What you should do | Give back exactly the lines from the start of the listing to the line containing "bound in cane.", inclusive, and nothing beyond them.

Data |
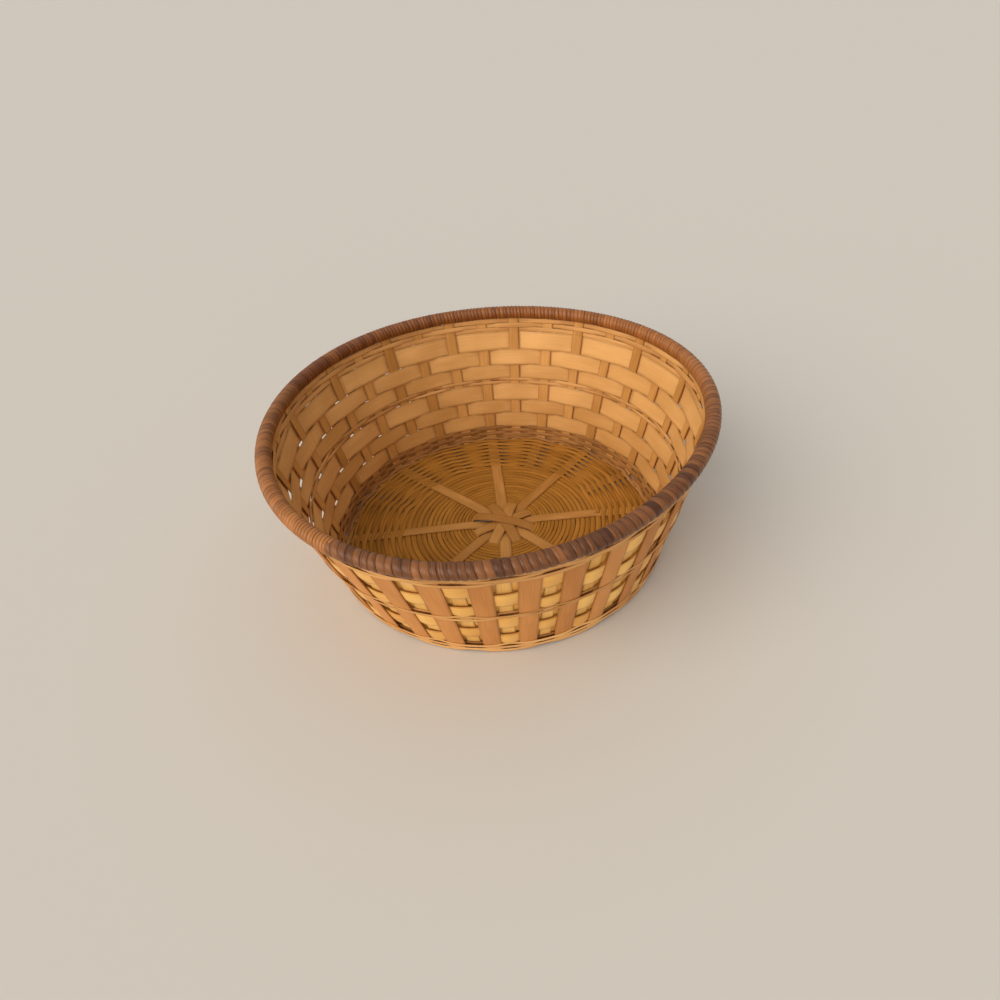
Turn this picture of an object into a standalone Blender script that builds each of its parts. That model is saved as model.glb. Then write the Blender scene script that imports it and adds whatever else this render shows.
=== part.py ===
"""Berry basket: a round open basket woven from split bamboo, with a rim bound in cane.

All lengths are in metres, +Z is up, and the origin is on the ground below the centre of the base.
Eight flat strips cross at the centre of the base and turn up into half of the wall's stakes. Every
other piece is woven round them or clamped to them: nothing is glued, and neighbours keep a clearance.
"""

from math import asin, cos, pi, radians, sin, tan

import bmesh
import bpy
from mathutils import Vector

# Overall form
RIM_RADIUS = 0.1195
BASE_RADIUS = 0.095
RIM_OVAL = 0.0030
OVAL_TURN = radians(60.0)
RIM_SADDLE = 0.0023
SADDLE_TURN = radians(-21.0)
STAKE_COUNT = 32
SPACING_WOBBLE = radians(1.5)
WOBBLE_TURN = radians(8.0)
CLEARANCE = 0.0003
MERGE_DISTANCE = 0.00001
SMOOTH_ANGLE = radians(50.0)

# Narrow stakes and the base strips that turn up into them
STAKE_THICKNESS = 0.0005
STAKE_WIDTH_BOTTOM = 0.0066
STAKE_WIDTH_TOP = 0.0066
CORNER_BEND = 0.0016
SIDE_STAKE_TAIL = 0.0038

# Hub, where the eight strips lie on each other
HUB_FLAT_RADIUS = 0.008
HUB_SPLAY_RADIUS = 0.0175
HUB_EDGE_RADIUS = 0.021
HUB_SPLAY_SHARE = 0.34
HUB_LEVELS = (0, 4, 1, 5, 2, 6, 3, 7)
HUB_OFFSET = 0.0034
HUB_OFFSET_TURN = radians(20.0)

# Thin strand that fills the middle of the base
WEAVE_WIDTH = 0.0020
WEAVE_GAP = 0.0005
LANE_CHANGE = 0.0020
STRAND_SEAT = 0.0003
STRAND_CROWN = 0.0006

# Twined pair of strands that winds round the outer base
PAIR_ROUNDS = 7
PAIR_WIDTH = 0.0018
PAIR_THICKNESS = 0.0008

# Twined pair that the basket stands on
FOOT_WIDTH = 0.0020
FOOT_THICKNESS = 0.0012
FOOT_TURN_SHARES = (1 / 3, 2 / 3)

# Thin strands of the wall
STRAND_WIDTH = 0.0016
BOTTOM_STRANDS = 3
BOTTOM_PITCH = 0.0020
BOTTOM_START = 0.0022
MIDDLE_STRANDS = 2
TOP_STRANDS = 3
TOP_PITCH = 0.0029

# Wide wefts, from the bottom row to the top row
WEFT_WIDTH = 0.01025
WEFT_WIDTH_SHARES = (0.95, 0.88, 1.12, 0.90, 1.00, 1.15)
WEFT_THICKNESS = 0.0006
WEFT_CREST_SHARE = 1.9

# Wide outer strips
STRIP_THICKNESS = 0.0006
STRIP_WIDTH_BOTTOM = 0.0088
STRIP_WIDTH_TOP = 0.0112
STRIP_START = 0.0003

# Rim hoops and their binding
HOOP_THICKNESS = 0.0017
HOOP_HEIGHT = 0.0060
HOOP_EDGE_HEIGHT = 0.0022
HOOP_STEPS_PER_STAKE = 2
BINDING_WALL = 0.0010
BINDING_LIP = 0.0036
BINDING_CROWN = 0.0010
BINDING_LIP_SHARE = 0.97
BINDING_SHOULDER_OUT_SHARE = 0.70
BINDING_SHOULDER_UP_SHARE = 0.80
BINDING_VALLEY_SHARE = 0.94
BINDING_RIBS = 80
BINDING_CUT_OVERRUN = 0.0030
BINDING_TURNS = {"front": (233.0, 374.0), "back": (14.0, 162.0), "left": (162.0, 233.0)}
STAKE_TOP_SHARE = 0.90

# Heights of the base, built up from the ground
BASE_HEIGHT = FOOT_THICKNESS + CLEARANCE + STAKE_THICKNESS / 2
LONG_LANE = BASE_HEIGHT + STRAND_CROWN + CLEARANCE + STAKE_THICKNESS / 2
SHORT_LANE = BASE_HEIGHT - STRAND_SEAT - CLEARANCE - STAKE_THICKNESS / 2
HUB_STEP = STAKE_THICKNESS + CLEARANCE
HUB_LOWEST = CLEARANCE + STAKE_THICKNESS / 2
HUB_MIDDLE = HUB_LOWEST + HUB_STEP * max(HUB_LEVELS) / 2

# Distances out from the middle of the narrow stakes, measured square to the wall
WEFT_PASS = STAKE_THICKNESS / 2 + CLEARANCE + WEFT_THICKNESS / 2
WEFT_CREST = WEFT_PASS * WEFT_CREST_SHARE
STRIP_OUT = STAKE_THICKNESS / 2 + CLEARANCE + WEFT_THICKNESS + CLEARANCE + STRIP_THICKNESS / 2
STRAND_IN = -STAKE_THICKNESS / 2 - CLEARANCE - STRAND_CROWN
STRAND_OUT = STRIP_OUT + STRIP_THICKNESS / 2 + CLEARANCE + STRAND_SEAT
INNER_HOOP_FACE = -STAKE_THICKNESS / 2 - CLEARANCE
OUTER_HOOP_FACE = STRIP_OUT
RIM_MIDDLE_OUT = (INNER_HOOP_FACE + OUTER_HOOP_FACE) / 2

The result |
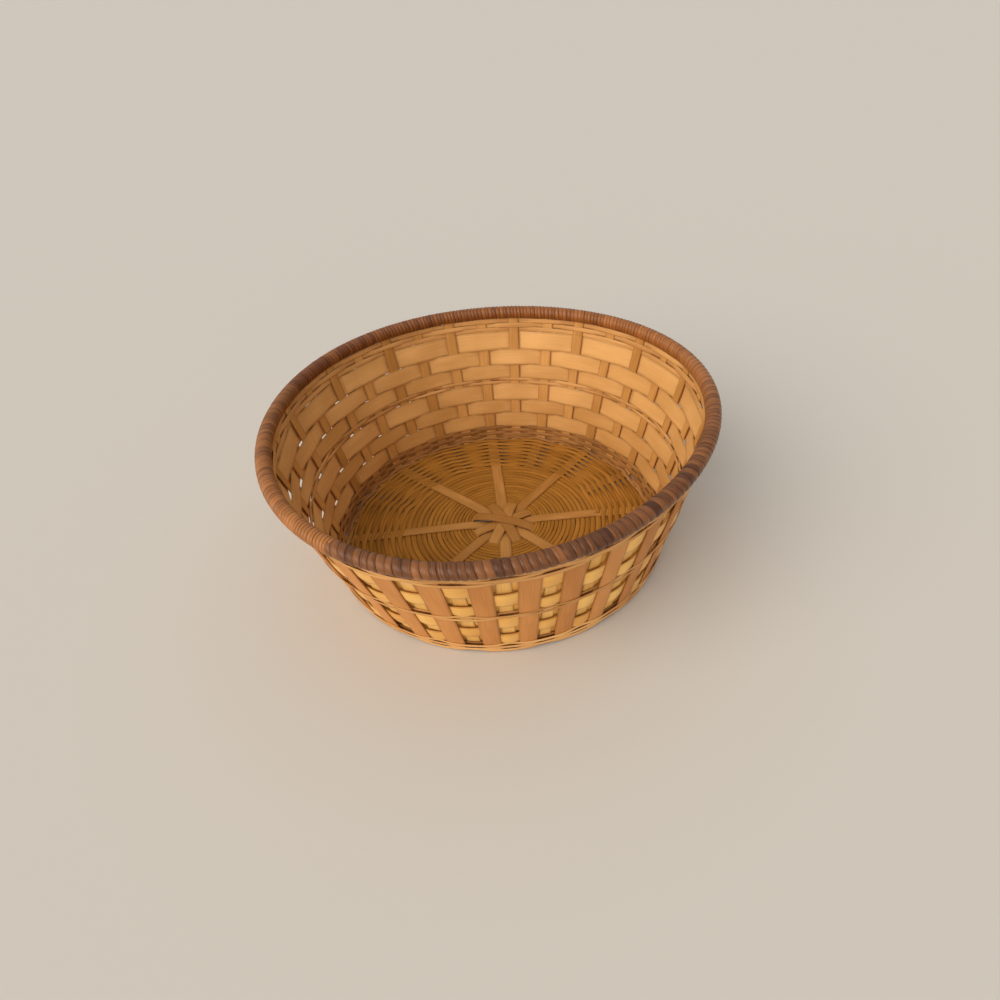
Turn this picture of an object into a standalone Blender script that builds each of its parts. That model is saved as model.glb. Then write the Blender scene script that imports it and adds whatever else this render shows.
=== part.py ===
"""Berry basket: a round open basket woven from split bamboo, with a rim bound in cane.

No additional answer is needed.